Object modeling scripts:
══════════════════════════════

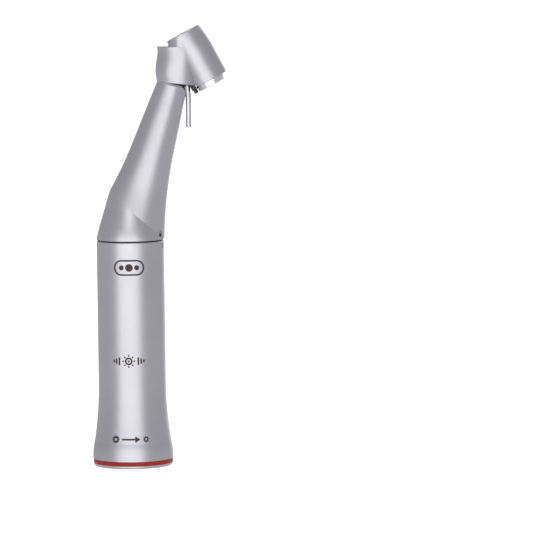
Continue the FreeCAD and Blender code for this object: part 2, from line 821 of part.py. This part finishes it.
def head_cavity():
    """Bores along the head axis, the gear chamber along the neck axis, and the seat of the core tube."""
    bores = turned([
        (0, -3),
        (INSERT_R, -3),
        (INSERT_R, 3.0),
        (3.3, 3.0),
        (3.3, SEAT_U[0]),
        (HEAD_LOWER_BEARING.r_out, SEAT_U[0]),
        (HEAD_LOWER_BEARING.r_out, SEAT_U[1]),
        (THREAD_R, SEAT_U[1]),
        (THREAD_R, HEAD_BOTTOM_U + 1),
        (0, HEAD_BOTTOM_U + 1),
    ])
    chamber = rod(3.8, COLLAR_S[1], CHAMBER_S)
    seat = rod(COLLAR_R, 30.0, COLLAR_S[1] + 0.1)
    return [placed(bores, AT_HEAD), placed(chamber.fuse(seat), AT_NECK)]


def head_shell():
    body = head_barrel().fuse([head_boss(), head_crown()]).removeSplitter()
    body = body.common(above_base())
    for cavity in head_cavity():
        body = body.cut(cavity)
    return body.cut(tube_solid(TUBE_R)).cut(lamp_body())


# ---------------------------------------------------------------- coolant tube and lamp
def tube_solid(radius):
    return routed([TUBE_TOP, TUBE_BEND, TUBE_END], [6.0], radius)


def tube_groove():
    """Room for the tube in the side of the neck's tip."""
    return tube_solid(TUBE_R + 0.08)


def coolant_tube():
    seat = turned([
        (HOSE_SEAT_R, TUBE_END.z - 1),
        (2.0, TUBE_END.z - 1),
        (2.0, WIDE_Z),
        (TUBE_R + 0.01, WIDE_Z),
        (HOSE_SEAT_R, HOSE_SEAT_Z),
    ])
    tube = tube_solid(TUBE_R).cut(seat.translated(Vector(TUBE_END.x, 0, 0)))
    bore = routed([TUBE_TOP + (TUBE_TOP - TUBE_BEND) * 0.2, TUBE_BEND, TUBE_END - UP], [6.0], TUBE_BORE_R)
    return tube.cut(bore)


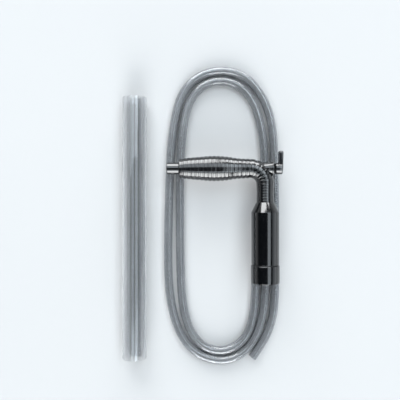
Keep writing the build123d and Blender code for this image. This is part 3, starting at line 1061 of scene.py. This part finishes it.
@dataclass
class Collar:
    """The end ring that takes the gravel tube, with the gravel guard inside it."""

    axis: Axis
    radius: float = 15.8 * MM
    sleeve_gap_r: float = 14.05 * MM
    socket_r: float = 13.55 * MM
    guard_r: float = 14.0 * MM
    hole_r: float = 1.6 * MM
    outer_petals: int = 6
    inner_petals: int = 4
    outer_petal_r: float = 10.2 * MM
    inner_petal_r: float = 5.4 * MM
    petal_width: float = 2.8 * MM
    petal_web: float = 2.4 * MM
    petal_steps: int = 14
    inner_turn: float = 0.4
    cutter_height: float = 20 * MM
    hub_r: float = 3.4 * MM
    hub_height: float = 0.4 * MM
    crisp: float = 0.2 * MM
    mouth: float = 0.5 * MM
    rim: float = 0.8 * MM

    def petal_tree(self, finish: Material) -> GeometryGraph:
        """The tree that cuts two rings of curved slots through the guard.

        Args:
            finish: the guard's plastic.

        Returns:
            The tree, whose base is the guard's plate lying flat round its axis.
        """
        sizes = {
            "Outer Petals": self.outer_petals,
            "Inner Petals": self.inner_petals,
            "Outer Radius": self.outer_petal_r,
            "Inner Radius": self.inner_petal_r,
            "Petal Width": self.petal_width,
            "Petal Web": self.petal_web,
            "Petal Steps": self.petal_steps,
            "Inner Turn": self.inner_turn,
            "Cutter Height": self.cutter_height,
            "Finish": finish,
        }
        g = GeometryGraph("guard_petals", sizes)
        cutters = []
        for ring, label in enumerate(("Outer", "Inner")):
            number, radius = g.size(f"{label} Petals"), g.size(f"{label} Radius")
            sweep = tau / number - g.size("Petal Web") / radius
            bow = {"Radius": radius, "Start Angle": 0.0, "Sweep Angle": sweep}
            arc = g.step("GeometryNodeCurveArc", {}, {"Resolution": g.size("Petal Steps"), **bow})
            shape = {"Width": g.size("Petal Width"), "Height": g.size("Cutter Height")}
            section = g.step("GeometryNodeCurvePrimitiveQuadrilateral", {}, shape)
            petal = g.step("GeometryNodeCurveToMesh", {}, {0: arc, 1: section, "Fill Caps": True})
            points = g.step("GeometryNodeMeshLine", {}, {"Count": number, "Offset": (0.0, 0.0, 0.0)})
            index = Num(g, g.step("GeometryNodeInputIndex"))
            angle = index * (tau / number) + g.size("Inner Turn") * ring
            turn = g.step("ShaderNodeCombineXYZ", {}, {2: angle})
            placed = {0: points, "Instance": petal, "Rotation": turn}
            petals = g.step("GeometryNodeInstanceOnPoints", {}, placed)
            cutters.append(g.step("GeometryNodeRealizeInstances", {}, {0: petals}))
        joined = g.node("GeometryNodeJoinGeometry")
        for cutter in cutters:
            g.put(joined.inputs[0], cutter)
        plate = g.node("GeometryNodeMeshBoolean", {"operation": "DIFFERENCE", "solver": "EXACT"})
        g.put(plate.inputs[0], g.source.outputs[0])
        g.put(plate.inputs[1], joined.outputs[0])
        g.close(plate.outputs[0])
        return g

    def guard(self, finish: Material) -> Piece:
        """Makes the gravel guard.

        Args:
            finish: the guard's plastic.

        Returns:
            The guard.
        """
        low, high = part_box("gravel_guard")
        thick = high.y - low.y
        flat = Axis(Vector((0, 0, 0)), Vector((0, 0, 1)), Vector((1, 0, 0)))
        sunk = thick - self.hub_height
        corners = [
            (0.0, self.hole_r, self.crisp),
            (0.0, self.guard_r, self.crisp),
            (thick, self.guard_r, self.crisp),
            (thick, self.hub_r),
            (sunk, self.hub_r - self.hub_height),
            (sunk, self.hole_r),
        ]
        plate = flat.turn("guard_plate", rounded(corners), 120)
        guard = self.petal_tree(finish).grow("gravel_guard_disc", plate.data)
        bpy.data.objects.remove(plate)
        for vertex in guard.data.vertices:
            across, up, along = vertex.co
            vertex.co = Vector((self.axis.origin.x + across, high.y - along, self.axis.origin.z + up))
        shaded(guard.data)
        return guard

    def build(self, finish: Material, guard_finish: Material) -> None:
        """Makes the collar and the guard.

        Args:
            finish: the gloss plastic.
            guard_finish: the guard's plastic.
        """
        low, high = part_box("tube_collar")
        step_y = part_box("gravel_guard")[0].y
        corners = [
            (high.y, self.sleeve_gap_r, self.crisp),
            (high.y, self.radius, self.mouth),
            (low.y, self.radius, self.rim),
            (low.y, self.socket_r, self.mouth),
            (step_y, self.socket_r),
            (step_y, self.sleeve_gap_r),
        ]
        collar = self.axis.turn("tube_collar_ring", rounded(corners), 160)
        hand_over(collar, finish, Body.COLLAR, "tube_collar")
        guard = self.guard(guard_finish)
        hand_over(guard, guard_finish, Body.COLLAR, "gravel_guard")
        report("collar", collar, guard)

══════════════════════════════

■ **EXERCISE TASK**:
Find the lines above that contain the word "Blender" and collect them.

■ **OUTPUT OF THE EXERCISE**:
Continue the FreeCAD and Blender code for this object: part 2, from line 821 of part.py. This part finishes it.
Keep writing the build123d and Blender code for this image. This is part 3, starting at line 1061 of scene.py. This part finishes it.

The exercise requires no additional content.